Oui, comment les médias en sont venus à faire de lui leur chevalier pur et sans reproche, combattant avec détermination "les ténèbres du papisme"?
Écrit par : Blaise | 27/05/2007
MARTINI NE LE FAIT PAS
> Le cardinal Martini a toujours été , déjà du temps de Jean-Paul II, l"`icône" des catholiques progressistes , des intellectuels catholiques, que certains ont défini comme" ayant le porte-monnaie à droite et le coeur à gauche". Il est vrai que tout en étant retiré à Jérusalem, il revient régulièrement en Italie où à plusieurs reprises il s`est prononcé sur des sujets sensibles, comme l`euthanasie, les couples de fait , l`avortement, d`une manière qui se prêtait à une interprétaion dont les médias ne sont pas privés, bien sûr contre le pape Benoît XVI.

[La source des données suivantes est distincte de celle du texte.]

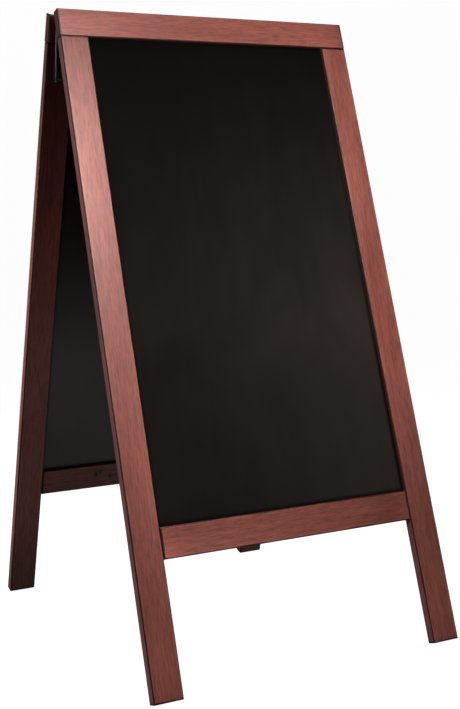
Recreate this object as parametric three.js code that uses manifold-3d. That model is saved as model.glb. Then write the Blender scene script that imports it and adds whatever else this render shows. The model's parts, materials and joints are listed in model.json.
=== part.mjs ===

Ce que l`on peut reprocher au cardinal Martini ce sont ses silences, en effet jamais il n` a corrigé les interprétations des médias, se prêtant ainsi à ce jeu qui qui a fait de lui , auprès de certains, l`anti pape.
Son intervention à Paris a ainsi permis à Alberto Melloni, un de ces intellectuels "catholiques" dits progressistes, de se lancer à nouveau contre le pape qu`il a accusé d`aggraver la culture du clergé! Sì, sì, vous avez bien lu! Et il fait cela en s`appuyant sur Martini qui lui bien sûr est au contraire quelqu`un qui fait avancer l`Eglise!
Le cardinal Martini sait tout cela, sait que certains médias vont s`approprier ses paroles et les interpréter à leur guise, il serait donc souhaitable , qu`il en tienne compte lors de ses interventions, ou alors qu`il corrige ensuite la mauvaise foi évidente de certains, toujours les mêmes d`ailleurs!
Malheureusement il ne le fait pas, laissant planer le doute . Cela sème la confusion et la division, ce qui n`est vraiment pas bon pour l`Eglise!